Stored data:
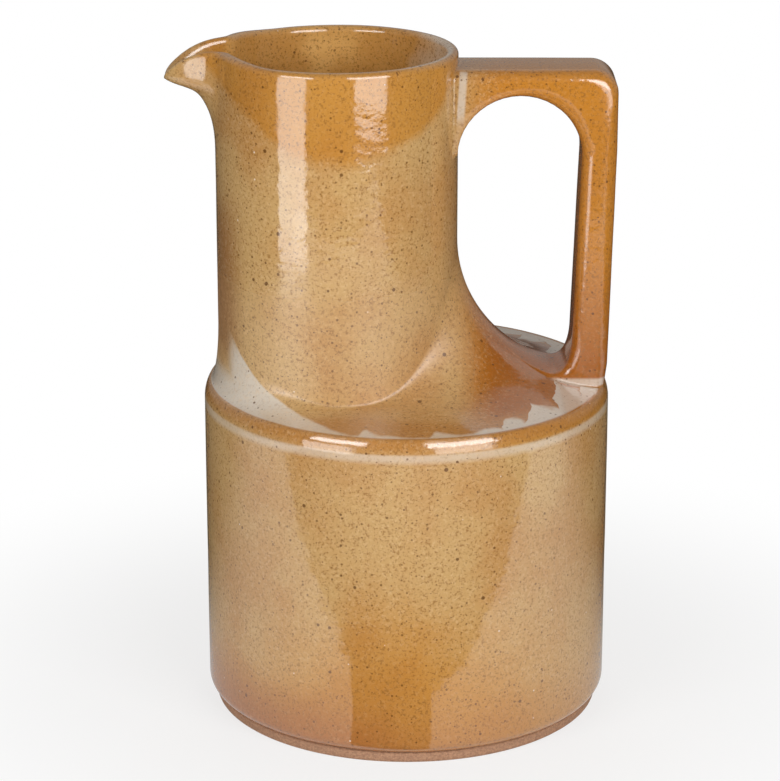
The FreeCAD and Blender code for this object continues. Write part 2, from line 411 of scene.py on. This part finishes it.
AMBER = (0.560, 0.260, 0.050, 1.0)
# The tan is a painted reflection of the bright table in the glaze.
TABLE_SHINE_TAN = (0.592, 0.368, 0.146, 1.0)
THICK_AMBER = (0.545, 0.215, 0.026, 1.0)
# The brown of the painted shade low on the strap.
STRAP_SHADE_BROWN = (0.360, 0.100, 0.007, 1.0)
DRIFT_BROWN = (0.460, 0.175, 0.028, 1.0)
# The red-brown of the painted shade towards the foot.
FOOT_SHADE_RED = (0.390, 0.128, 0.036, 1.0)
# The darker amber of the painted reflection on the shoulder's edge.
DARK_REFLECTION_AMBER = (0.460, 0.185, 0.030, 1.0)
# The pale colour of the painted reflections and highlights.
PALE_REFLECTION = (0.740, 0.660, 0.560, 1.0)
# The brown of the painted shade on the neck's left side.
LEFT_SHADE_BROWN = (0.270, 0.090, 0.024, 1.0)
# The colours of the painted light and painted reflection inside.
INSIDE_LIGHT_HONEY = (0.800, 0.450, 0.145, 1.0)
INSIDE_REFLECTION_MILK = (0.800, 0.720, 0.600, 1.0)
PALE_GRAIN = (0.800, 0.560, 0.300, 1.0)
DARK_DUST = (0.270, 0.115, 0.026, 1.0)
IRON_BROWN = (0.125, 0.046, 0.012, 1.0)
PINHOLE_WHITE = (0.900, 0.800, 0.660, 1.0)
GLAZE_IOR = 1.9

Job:
Repeat the material above in full, quoting it exactly.

Output of the task:
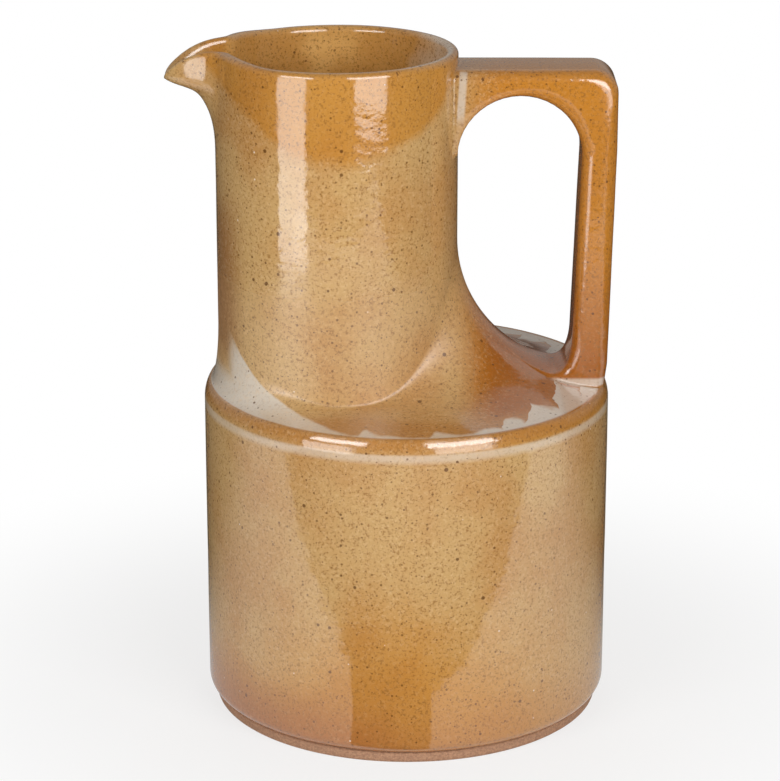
The FreeCAD and Blender code for this object continues. Write part 2, from line 411 of scene.py on. This part finishes it.
AMBER = (0.560, 0.260, 0.050, 1.0)
# The tan is a painted reflection of the bright table in the glaze.
TABLE_SHINE_TAN = (0.592, 0.368, 0.146, 1.0)
THICK_AMBER = (0.545, 0.215, 0.026, 1.0)
# The brown of the painted shade low on the strap.
STRAP_SHADE_BROWN = (0.360, 0.100, 0.007, 1.0)
DRIFT_BROWN = (0.460, 0.175, 0.028, 1.0)
# The red-brown of the painted shade towards the foot.
FOOT_SHADE_RED = (0.390, 0.128, 0.036, 1.0)
# The darker amber of the painted reflection on the shoulder's edge.
DARK_REFLECTION_AMBER = (0.460, 0.185, 0.030, 1.0)
# The pale colour of the painted reflections and highlights.
PALE_REFLECTION = (0.740, 0.660, 0.560, 1.0)
# The brown of the painted shade on the neck's left side.
LEFT_SHADE_BROWN = (0.270, 0.090, 0.024, 1.0)
# The colours of the painted light and painted reflection inside.
INSIDE_LIGHT_HONEY = (0.800, 0.450, 0.145, 1.0)
INSIDE_REFLECTION_MILK = (0.800, 0.720, 0.600, 1.0)
PALE_GRAIN = (0.800, 0.560, 0.300, 1.0)
DARK_DUST = (0.270, 0.115, 0.026, 1.0)
IRON_BROWN = (0.125, 0.046, 0.012, 1.0)
PINHOLE_WHITE = (0.900, 0.800, 0.660, 1.0)
GLAZE_IOR = 1.9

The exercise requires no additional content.